§ WHAT TO PRODUCE:
Only the lines between the line with "const leftmost = AXLE.x - TYRE.radius;" and the line with "record = json.load(file)", together with those two lines themselves, are to be copied exactly.

## BEGIN PROVIDED DATA

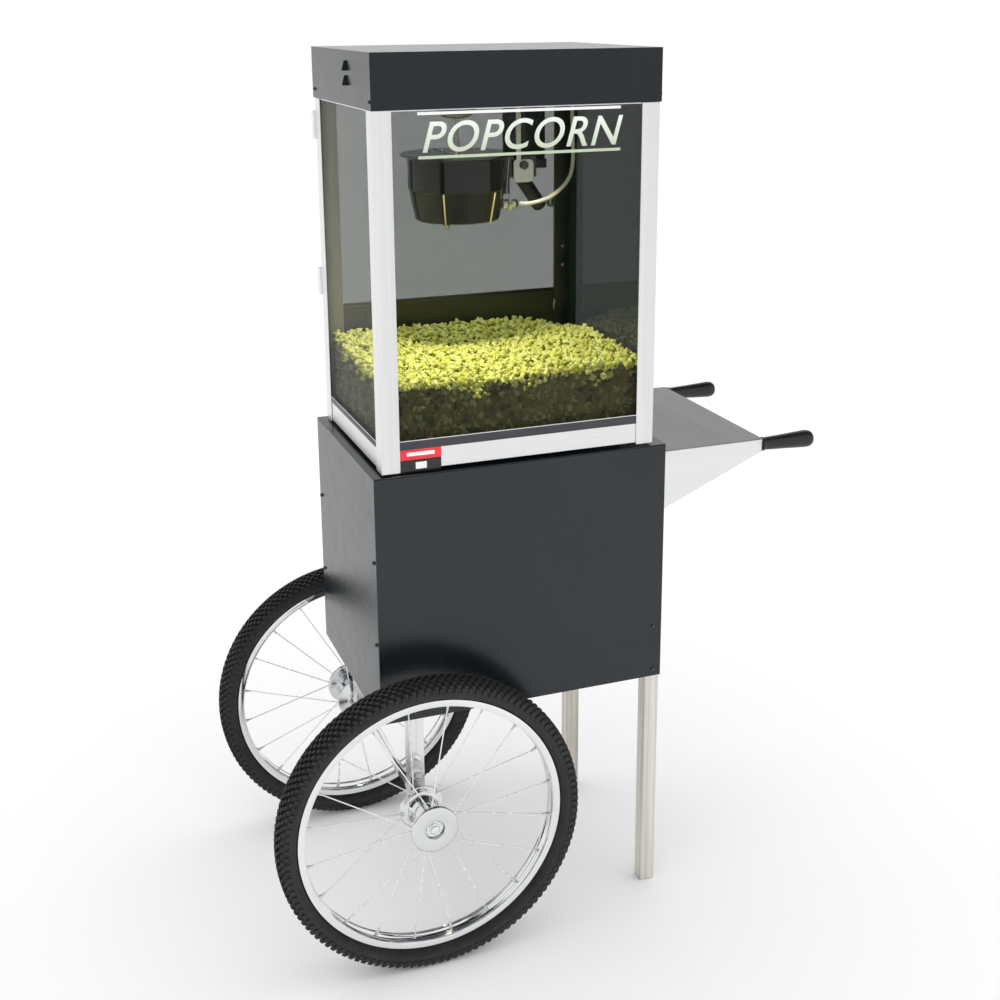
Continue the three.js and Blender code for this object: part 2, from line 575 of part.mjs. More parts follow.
function addConduit() {
  const route = [
    [281, 1209], [300, 1208], [323, 1207.5], [350, 1212], [369, 1220], [386, 1233],
    [397, 1247], [402, 1262], [404, 1284], [403, 1315], [402, 1345], [402, CEILING - GAP],
  ];
  const curve = new THREE.CatmullRomCurve3(route.map(([x, z]) => new THREE.Vector3(x, CONDUIT.y, z)));
  const section = new THREE.Shape();
  section.absarc(0, 0, CONDUIT.radius, 0, 2 * Math.PI);
  const tube = new THREE.ExtrudeGeometry(section, { steps: 22, extrudePath: curve, curveSegments: 5 });
  const [wallX, wallZ] = route[0];
  const [topX] = route[route.length - 1];
  const fittings = [
    rod('x', CONDUIT.fitting, [wallX, wallX + 18], [0, CONDUIT.y, wallZ], 12),
    rod('z', CONDUIT.fitting, [CEILING - 12, CEILING - GAP], [topX, CONDUIT.y, 0], 12),
  ];
  add('kettle_conduit', join(tube, ...fittings), STAINLESS);
}

function addStirring() {
  const at = [KETTLE.x, KETTLE.y, 0];
  const coupling = [
    [0, SHAFT.low], [6, SHAFT.low], [6, SHAFT.low + 10], [SHAFT.radius, SHAFT.low + 12],
    [SHAFT.radius, SHAFT.high], [0, SHAFT.high],
  ];
  add('drive_shaft', turned(coupling, 'z', at, 16), CHROME);

  const floor = KETTLE.low + 7.5;
  const stem = rod('z', SHAFT.radius, [floor, SHAFT.low - 0.6], at, 16);
  const blades = [[62, 6], [6, 45]].map(([halfX, halfY]) => (
    block([at[0] - halfX, at[0] + halfX], [at[1] - halfY, at[1] + halfY], [floor, floor + 4])));
  add('stirrer', join(stem, ...blades), STAINLESS);
}

// ---- popcorn -----------------------------------------------------------------------------------------
// The heap fills the cabinet's floor, higher at the rear, with a hollow behind its middle and a slumped corner.
function heapHeight(u, v) {
  const mound = 8 * Math.exp(-((u - 0.92) ** 2 + (v - 0.6) ** 2) * 10);
  const hollow = 12 * Math.exp(-((u - 0.42) ** 2) * 16 - (v - 0.68) ** 2 * 30);
  const bank = 6 * Math.exp(-((u - 0.35) ** 2) * 8 - (v - 1) ** 2 * 30);
  const slump = 20 * Math.exp(-((u - 1) ** 2) * 60 - (v - 1) ** 2 * 25) + 7 * v * Math.exp(-((u - 1) ** 2) * 30);
  return HEAP.level + 14 * v + mound - hollow + bank - slump + 4 * Math.sin(7 * u + 2) * Math.cos(5 * v);
}

function addHeap() {
  const inset = SHEET + 0.5 + GLASS + 1.5;
  const x = [MACHINE.x[0] + inset, MACHINE.x[1] - inset];
  const y = [MACHINE.y[0] + inset, MACHINE.y[1] - inset + GLASS - 1];
  const geometry = new THREE.BoxGeometry(1, 1, 1, 14, 11, 1);
  const position = geometry.attributes.position;
  for (let i = 0; i < position.count; i += 1) {
    const u = position.getX(i) + 0.5;
    const v = position.getY(i) + 0.5;
    const z = position.getZ(i) > 0 ? heapHeight(u, v) : HEAP.low;
    position.setXYZ(i, x[0] + u * (x[1] - x[0]), y[0] + v * (y[1] - y[0]), z);
  }
  add('popcorn_heap', geometry, POPCORN);
}

// ---- assembly ----------------------------------------------------------------------------------------
addCartBody();
addCartDoor();
addLegs();
addAxle();
addWheel('front', 0, -1);
addWheel('rear', CART.depth, 1);
addPushEnd();
addPosts();
addBase();
addDrawer();
addGlass();
addDoor();
addRoof();
addRoofFittings();
addKettle();
addHanger();
addConduit();
addStirring();
addHeap();

const leftmost = AXLE.x - TYRE.radius;
const rightmost = SHELF.end + GRIP.length;
machine.position.set(-(leftmost + rightmost) / 2, -CART.depth / 2, 0);

export default machine;
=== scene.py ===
"""Looks for the popcorn machine on its push cart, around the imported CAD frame.

Lengths here are millimetres in the cart's own frame: X from the cart's left face towards the grips, Y from
its front face towards the operator, Z from the ground. to_frame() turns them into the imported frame's metres.
"""
import json
import math

import bmesh
import bpy
import numpy as np
from mathutils import Matrix, Vector

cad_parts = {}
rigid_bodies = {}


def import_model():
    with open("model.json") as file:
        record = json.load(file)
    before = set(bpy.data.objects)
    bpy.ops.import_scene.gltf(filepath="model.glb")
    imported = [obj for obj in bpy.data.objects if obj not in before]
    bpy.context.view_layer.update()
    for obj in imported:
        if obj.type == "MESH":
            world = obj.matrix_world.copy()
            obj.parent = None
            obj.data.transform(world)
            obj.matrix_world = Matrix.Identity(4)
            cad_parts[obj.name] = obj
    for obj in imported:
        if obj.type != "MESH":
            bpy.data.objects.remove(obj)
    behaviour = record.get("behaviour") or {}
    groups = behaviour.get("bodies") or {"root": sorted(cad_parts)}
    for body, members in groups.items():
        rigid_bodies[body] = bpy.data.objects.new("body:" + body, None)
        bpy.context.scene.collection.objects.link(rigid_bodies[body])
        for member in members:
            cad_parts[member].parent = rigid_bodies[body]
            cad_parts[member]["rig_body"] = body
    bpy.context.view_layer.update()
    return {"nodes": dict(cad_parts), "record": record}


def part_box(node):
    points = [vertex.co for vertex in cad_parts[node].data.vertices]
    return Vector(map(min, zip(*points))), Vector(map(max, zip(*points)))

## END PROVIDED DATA

§ EXERCISE OUTPUT:
const leftmost = AXLE.x - TYRE.radius;
const rightmost = SHELF.end + GRIP.length;
machine.position.set(-(leftmost + rightmost) / 2, -CART.depth / 2, 0);

export default machine;
=== scene.py ===
"""Looks for the popcorn machine on its push cart, around the imported CAD frame.

Lengths here are millimetres in the cart's own frame: X from the cart's left face towards the grips, Y from
its front face towards the operator, Z from the ground. to_frame() turns them into the imported frame's metres.
"""
import json
import math

import bmesh
import bpy
import numpy as np
from mathutils import Matrix, Vector

cad_parts = {}
rigid_bodies = {}


def import_model():
    with open("model.json") as file:
        record = json.load(file)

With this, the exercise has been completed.